I think of the pilgrimage that we did over Spring Break: 75 miles, a 75 mile walk from Lyons to Pilsen. Our second day we walked 20 miles in negative one degree windchill and 60 mile per hour wind gusts. And after getting beaten up all day in that, the next day we walked another 27 miles. I guarantee there was some suffering. But the endurance, and character, and ultimately hope that were produced on that pilgrimage—that pilgrimage changed us.
And so really the question is this: have we accepted the lie that “faith” should be easy? That it’s just believing in God, and being nice? That if I lose “excitement” then I should try something else? OR, that faith, true faith, a faith which shapes our life entails taking life, and reality, and suffering, and trials, and everything seriously? And that perseverance through them will actually bring a deeper faith? An antifragile faith, a deeper and stronger faith than before?

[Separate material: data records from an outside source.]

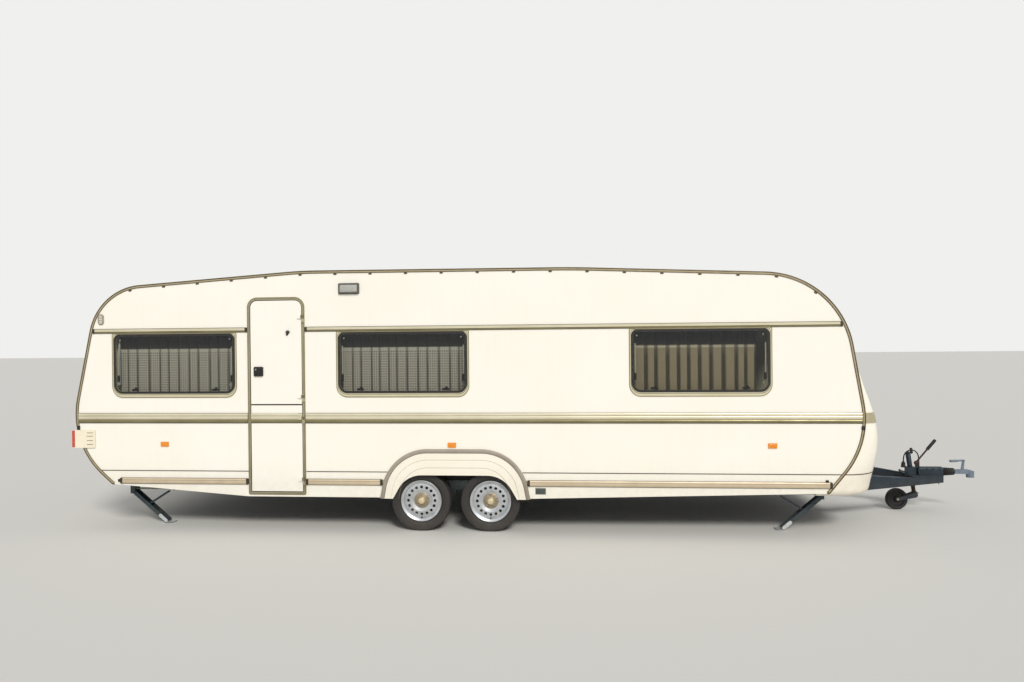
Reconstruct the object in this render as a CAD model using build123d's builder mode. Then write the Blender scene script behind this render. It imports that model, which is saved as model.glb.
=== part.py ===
from build123d import *
import math
import os

# Touring caravan on two axles. Millimetres, +X towards the tow hitch, the door side
# is -Y, +Z is up and z = 0 is the ground it is parked on.

# Body shell
body_half_width = 1245.0
wall = 28.0
skin = 30.0
floor_bottom_z = 440.0
floor_thickness = 40.0
floor_rear_x = -4085.0
trim_line_z = 1953.0

# Side view of the shell: x, z and radius of each corner
body_corners = [
    (-4103.0, 434.0, 40.0),
    (-4547.0, 836.0, 780.0),
    (-4230.0, 2344.0, 560.0),
    (-2180.0, 2487.0, 4000.0),
    (400.0, 2478.0, 9000.0),
    (2812.0, 2381.0, 810.0),
    (3076.0, 855.0, 800.0),
    (2708.0, 395.0, 30.0),
    (0.0, 325.0, 600.0),
    (-2726.0, 325.0, 600.0),
]

# Front moulding: height, x of its flat front and depth of its corner arcs
nose_sections = [
    (364.0, 3155.0, 380.0),
    (600.0, 3180.0, 300.0),
    (800.0, 3186.0, 200.0),
    (1025.0, 3157.0, 138.0),
    (1250.0, 3075.0, 68.0),
    (1485.0, 2985.0, 18.0),
]
nose_wall = 22.0
nose_back_x = 2600.0
front_panel_rear_x = 2900.0
nose_lip_radius = 70.0
nose_notch_half_width = 700.0
nose_notch_top_z = 462.0
steady_notch_half_width = 1120.0
steady_notch_x = 2795.0
locker_floor_thickness = 18.0
locker_back_x = 2580.0
locker_shelf_z = 1085.0
locker_floor_z = 440.0

# Gas locker lid
lid_half_width = 850.0
lid_bottom_z = 620.0
lid_top_z = 1000.0
panel_gap = 6.0

# Stable door
door_rear_x = -2720.0
door_front_x = -2151.0
door_bottom_z = 344.0
door_top_z = 2241.0
door_top_radius = 100.0
door_bottom_radius = 18.0
door_flange = 27.0
door_flange_lap = 12.0
door_thickness = 28.0
door_split_z = 1205.0
frame_proud = 6.0
end_frame_proud = 10.0
door_hinge_x = -2171.0
door_hinge_stand = 17.0
hinge_radius = 9.0
hinge_pin_radius = 5.0
pin_clearance = 0.05
knuckle_length = 34.0
# Hinge heights of the upper and the lower leaf
upper_hinge_z = (2033.0, 1272.0)
lower_hinge_z = (1065.0, 476.0)
handle_x = -2609.0
handle_z = 1528.0
handle_size = 92.0
handle_proud = 14.0

# Side windows: rear x and front x of each surround
side_windows = [(-4092.0, -2828.0), (-1844.0, -565.0), (925.0, 2214.0)]
window_bottom_z = 1278.0
window_top_z = 1909.0
window_bottom_radius = 110.0
window_top_radius = 45.0
window_lap = 14.0
surround_side = 26.0
surround_top = 18.0
surround_bottom = 45.0
pane_thickness = 5.0
pane_radius = 80.0
pane_seat = 8.0

# End windows: half width, bottom height and top height
front_window = (880.0, 1512.0, 1880.0)
rear_window = (800.0, 1290.0, 1880.0)

# Curtains inside the windows
curtain_thickness = 24.0
curtain_stand = 60.0
curtain_rail_size = 18.0
curtain_overlap = 60.0
soft_gap = 0.3

# Trims on the sides: bottom height, top height and how far they stand out
upper_trim = (1909.0, 1953.0, 5.0)
waist_trim = (1035.0, 1127.0, 6.0)
thin_trim = (564.0, 571.0, 3.0)
lower_trim = (444.0, 496.0, 8.0)
rail_band = 24.0
rail_over = 5.0
rail_proud = 5.0
rail_lap = 40.0
rail_free_span = (-4085.0, 2690.0)
rail_free_top_z = 520.0

# Wheel arches
axle_spacing = 664.0
arch_middle_x = -715.0
arch_foot_z = 316.0
arch_outer = (774.0, 627.0, 787.0, 447.0)
arch_inner = (771.0, 463.0, 541.0, 258.0)
arch_trim_width = 37.0
# Steps of the arch panel: distance in from its edge and how far each stands out
arch_steps = [(37.0, 8.0), (104.0, 12.0), (177.0, 16.0)]

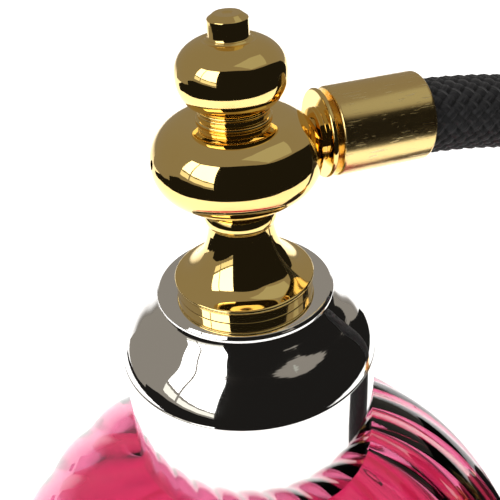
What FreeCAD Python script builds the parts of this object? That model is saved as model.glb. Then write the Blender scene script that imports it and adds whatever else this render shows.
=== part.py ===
"""A bulb atomiser for perfume: a swirl-ribbed glass globe, a domed screw collar, a turned spray
head with a finial, and a braided hose with a squeeze bulb that hangs beside the globe.

Millimetres. +Z is up, and the origin is the centre of the foot, on the surface it stands on.
The hose leaves the spray head towards +X, and the spray leaves towards -X.
"""
import FreeCAD, Part
import math
import os
from FreeCAD import Vector

os.makedirs("parts", exist_ok=True)

# ---------------------------------------------------------------- driving dimensions
# Glass globe
GLOBE_R = 37.0            # outer radius of the globe
GLOBE_Z = 33.2            # height of the globe's centre
GLASS_WALL = 2.8
FOOT_R = 14.2             # outer radius of the flat foot ring
PUNT_R = 10.2             # radius of the hollow under the foot
PUNT_RISE = 1.3
FLOOR_Z = 5.4             # height of the inside floor
NECK_ROOT_R = 8.95        # outside of the neck, under the thread
NECK_BORE_R = 7.25
NECK_FOOT_Z = 70.8        # where the neck leaves the shoulder
RIM_Z = 83.8              # top of the glass

# Screw thread between the neck and the liner
PITCH = 3.0
THREAD_TURNS = 1.25
NECK_THREAD_Z = 76.6      # start of the neck's ridge
NECK_CREST_R = 9.9
LINER_ROOT_R = 10.25
LINER_CREST_R = 9.25
RIDGE_WIDE = 1.7          # width of a ridge at its foot
RIDGE_NARROW = 1.1        # width of a ridge at its crest

# Collar
PLATE_Z = 91.6            # top face of the plate under the spray head
PLATE_R = 9.07
PLATE_THICK = 1.0
COLLAR_R = 13.5
SHELL_WALL = 0.5
DOME_FALL = 7.4           # from the plate's top down to the top edge of the skirt
SKIRT_BOTTOM_Z = 70.7
LINER_R = 12.9
LINER_ROOF_Z = 84.9       # underside of the liner's roof
LINER_ROOF_THICK = 1.6
LINER_BOSS_R = 5.8
NUT_POCKET_R = 4.7        # hollow under the liner's boss, for the stem's nut and washer
NUT_POCKET_Z = 87.9       # roof of that hollow
SHELL_HOLE_R = 4.0

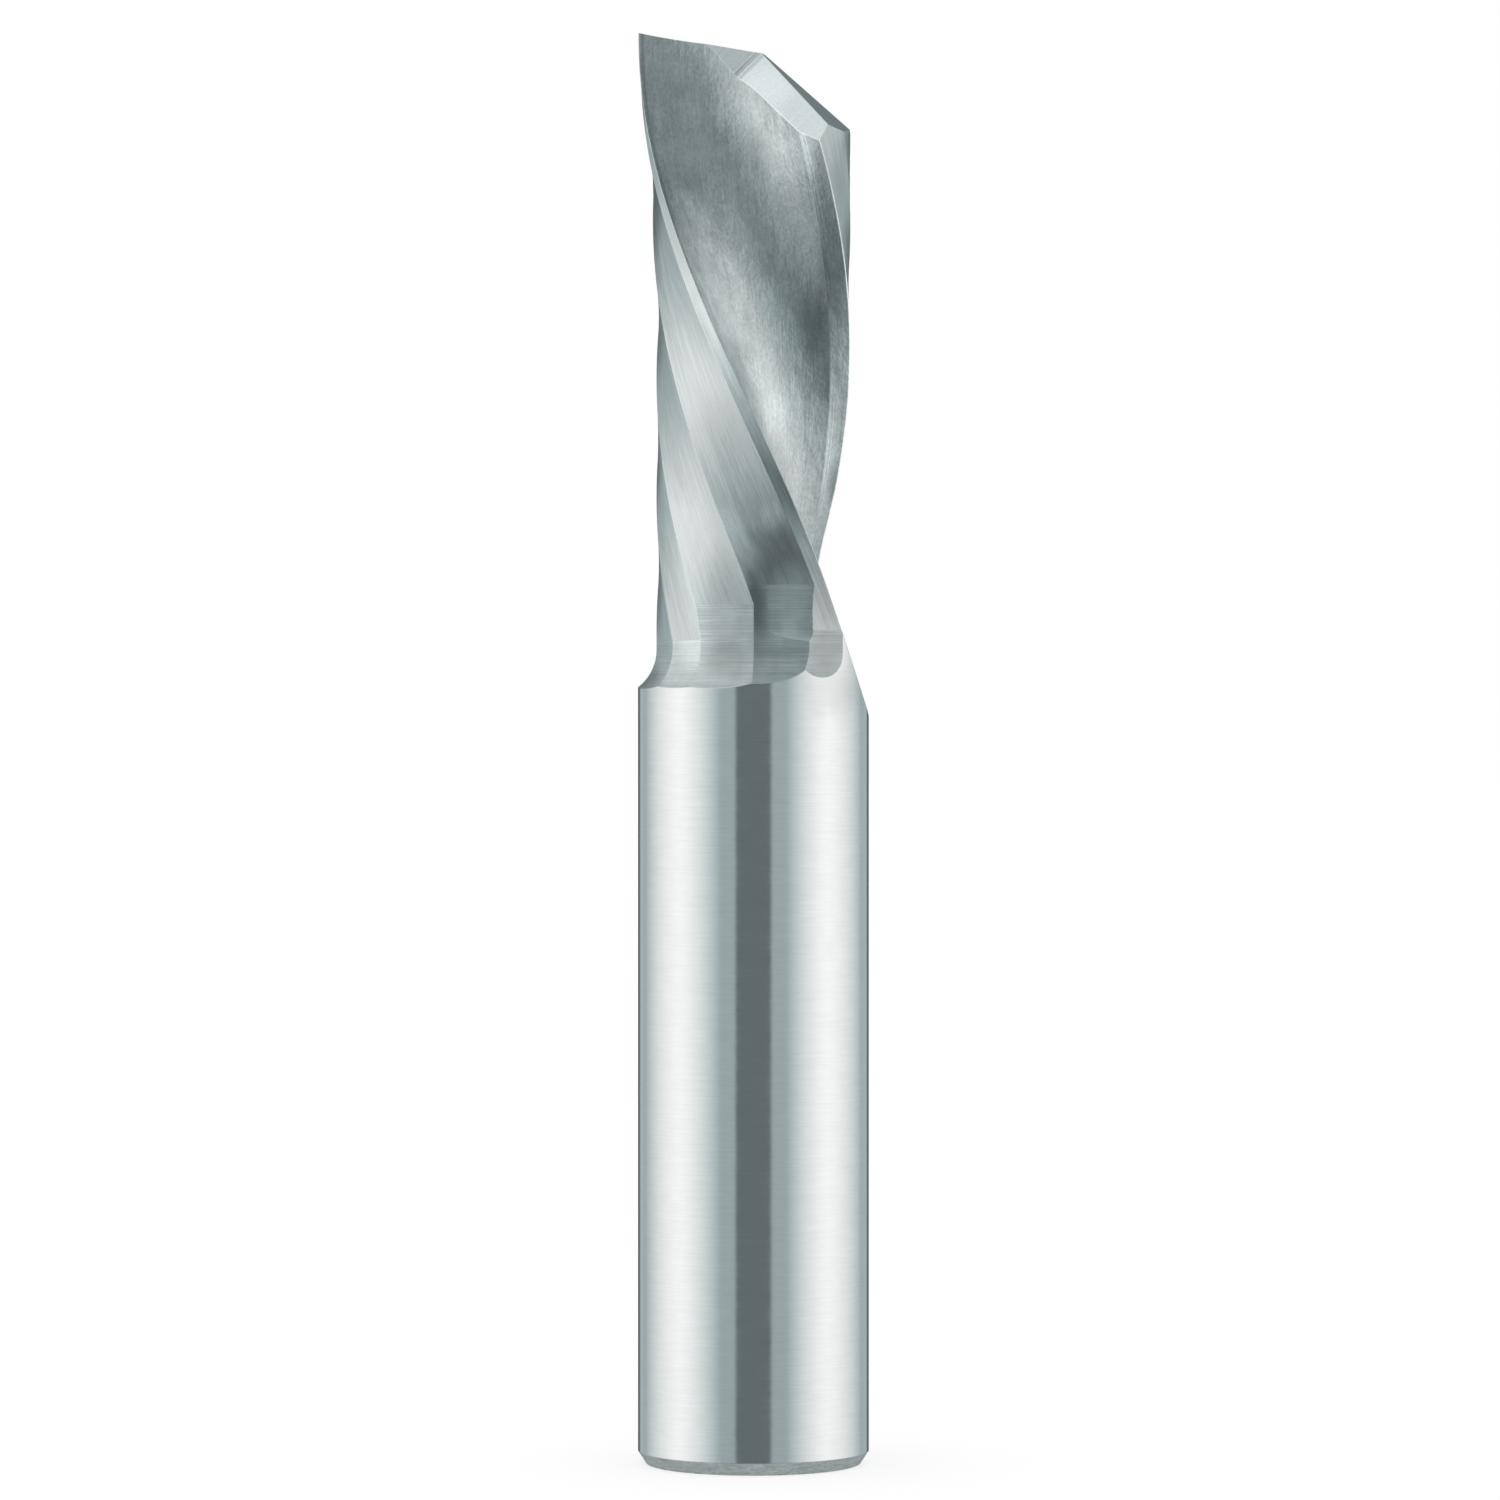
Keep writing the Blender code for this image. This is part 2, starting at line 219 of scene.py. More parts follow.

Yes, we can lose the drive, grow cold, lukewarm. We can feel like we’re just going through the motions. The excitement can wear off, bad things can happen. But as Paul exhorted the first people to be called Christians 2,000 years ago and exhorts us today: persevere in the faith, it is necessary for us to undergo many hardships to enter the kingdom of God, to have an antifragile faith, a faith which shapes our lives.